When COVID-19 hit in March, I had to assume caring for Mr. Pre-School and teaching Ms. First Grade. About two days in I thought to myself, “OK, I think I got the hang of this. Put in a solid day’s work. Maybe start dinner soon. But lemme just rest my weary bones, after all it’s … 1:24 p.m.!?!?!!”
I realized at that moment that I faced the very real possibility that if the virus didn’t kill me, being the sole parental/educational figure in each of their lives would.
To get through the day I had to find the fuel, and my personal options are limited. Coffee is a mirage for me – too many times I’ve been lured in by its pleasant aroma only to be burned by its rancid taste. Usually my morning caffeine intake consists of Diet Coke (because if I refuse to change some college habits because that means I’m still young) and tea (because I am a fancy man). Turns out, I had to hit myself with that one-two punch multiple times a day to make it through. At first the only side effect was peeing so much that even pregnant women were like “Damn, son, you’ve got a thimble for a bladder.” But at least I was getting in my steps going to and from the can.
Over time I noticed my sleep habits started to resemble that of a farmer. Where my night once had not been complete until I had caught a little late night TV, I was now eyeing the clock at 8:45, trying to calculate how much longer I had to hang in there before I could begin getting ready for my own beddy-bye. All in all, it’s pretty humiliating. I already have reading glasses, I don’t need this.
On the flip side, I found myself getting up earlier and earlier. These days I am clocking in well before the sun even considers rising. And know what? I LOVE IT!
There’s no yelling, whining or screaming. I don’t have to make sure any one is doing schoolwork. There’s no need to oversee what anyone is ingesting or excreting. Most of the time I just bask in the dark and silence of my personal sensory deprivation tank.
So, what gives?
An informal survey of random parents (i.e., people I know) reveals that there is a lot of this going around. The morning people among us have described their pre-dawn rising to a phenomenon scientifically known as “the only goddamn time I ever get to myself.” The night owls posit that staying up till two or three in the morning is “the only goddamn time I can get anything done.” For this latter group of moms and dads, it helps to have older kids who are (allegedly) self-sufficient enough to get themselves up and fed in the morning or a priceless spouse/partner who can handle the morning routine while you sleep in (hi, honey!). Everyone agrees that between kids and work, they are drained whenever it is they get to sleep.
Is this bad? Not necessarily. As someone with apnea, I have my very own sleep doctor (not to be confused with this sleep doctor) and the generally held belief is that the pandemic has knocked everyone’s schedules off kilter. If you are getting seven to nine hours a night of restful shuteye, you are ahead of the game. Once enough people get vaccinated in this country (within the next 15 years at this rate) your lifestyle will get back to what it was and so will your body’s internal clock.
But if you’re not …
Then it’s time to talk, to put down this blog and see a doctor.
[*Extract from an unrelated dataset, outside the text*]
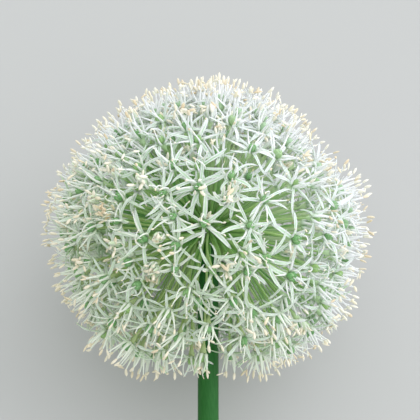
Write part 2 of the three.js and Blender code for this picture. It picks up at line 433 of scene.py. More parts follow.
def root_of(direction):
    """Where a floret's stalk starts in the receptacle, in the upright head"""
    angle = direction.angle(-CROWNWARDS)
    right = math.pi / 2
    if angle < right:
        share = (angle - STEM_CLEARANCE) / (right - STEM_CLEARANCE)
        angle = LOWEST_ROOT + (right - LOWEST_ROOT) * share
    across = Vector((direction.x, direction.y, 0)).normalized()
    return ROOT_RADIUS * (across * math.sin(angle) - CROWNWARDS * math.cos(angle))


def bell(height, middle, spread):
    """1 at the middle height, falling off above and below it"""
    return math.exp(-((height - middle) / spread) ** 2)


def reach_of(direction):
    """From the middle of the head to where a floret's tepals spread, on a slightly flattened ball with
    sloping shoulders, full lower flanks that the surface below keeps flat, and a dip at the stem"""
    across = math.hypot(direction.x, direction.y) / (HEAD_WIDTH / 2)
    along = direction.z / (HEAD_HEIGHT / 2 - CROWN_CUT)
    height = math.degrees(math.asin(direction.z))
    shoulder = (SHOULDER_CUT + SHOULDER_LEAN * direction.x) * bell(height, *SHOULDERS)
    side = SIDE_SWELL * direction.x ** 2 * bell(height, *SIDES)
    dip = STEM_DIP * bell(height, *STEM_PLACE)
    downward = max(0, -(HEAD_TURN @ direction).z)
    flank = FLANK_SWELL * bell(height, *FLANKS) * max(0, 1 - FLANK_FLATTENING * downward)
    return (1 - shoulder - dip + flank + side) / math.hypot(across, along) - FLORET_HEIGHT


def lowness(direction):
    """From 0 on the upper head to 1 next to the stem"""
    return max(0, min(1, (math.degrees(direction.angle(CROWNWARDS)) - LOW_START) / LOW_SPREAD))


def facing_of(direction, draw, loose):
    """How a floret faces: outwards, leaning at random, and drooping along the stem low on the head"""
    droop = lowness(direction)
    axis = (direction - CROWNWARDS * DROOP * droop).normalized()
    lean = Quaternion((1, 0, 0), math.radians(abs(draw.gauss(0, loose + LOW_LEAN * droop))))
    first, second = (Quaternion((0, 0, 1), draw.uniform(0, math.tau)) for _ in range(2))
    return CROWNWARDS.rotation_difference(axis) @ first @ lean @ second


def spiral(count, start, draw):
    """Directions over the whole head but the stem's place, a little closer together towards the crown, and
    each a little off its even spot"""
    lowest = -math.cos(STEM_CLEARANCE)
    for i in range(count):
        height = 1 - ((i + 0.5) / count) ** CROWN_CROWDING * (1 - lowest)
        across = math.sqrt(1 - height * height)
        angle = i * GOLDEN_ANGLE + start
        direction = Vector((across * math.cos(angle), across * math.sin(angle), height))
        shift = Vector([draw.gauss(0, STATION_JITTER / 2) for _ in range(3)])
        direction = (direction * reach_of(direction) + shift).normalized()
        if direction.angle(BARE_SPOT) > BARE_ANGLE:
            yield direction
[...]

COVID-related sleep issues such as anxiety is a very real thing with very real consequences – up to and including your physical and emotional health. Insomnia, alcohol/substance abuse, and nightmares when you finally do manage to go down are just part of it. Let’s face it, if you’re on this site you have other people in your life who need you to be sharp. So talk to your physician, do some relaxation exercises, and get some rest.
Then you can tell me all about how you hadn’t noticed how much this stupid virus kept you sleep-deprived, and how great you feel now. Just not over a cup of coffee.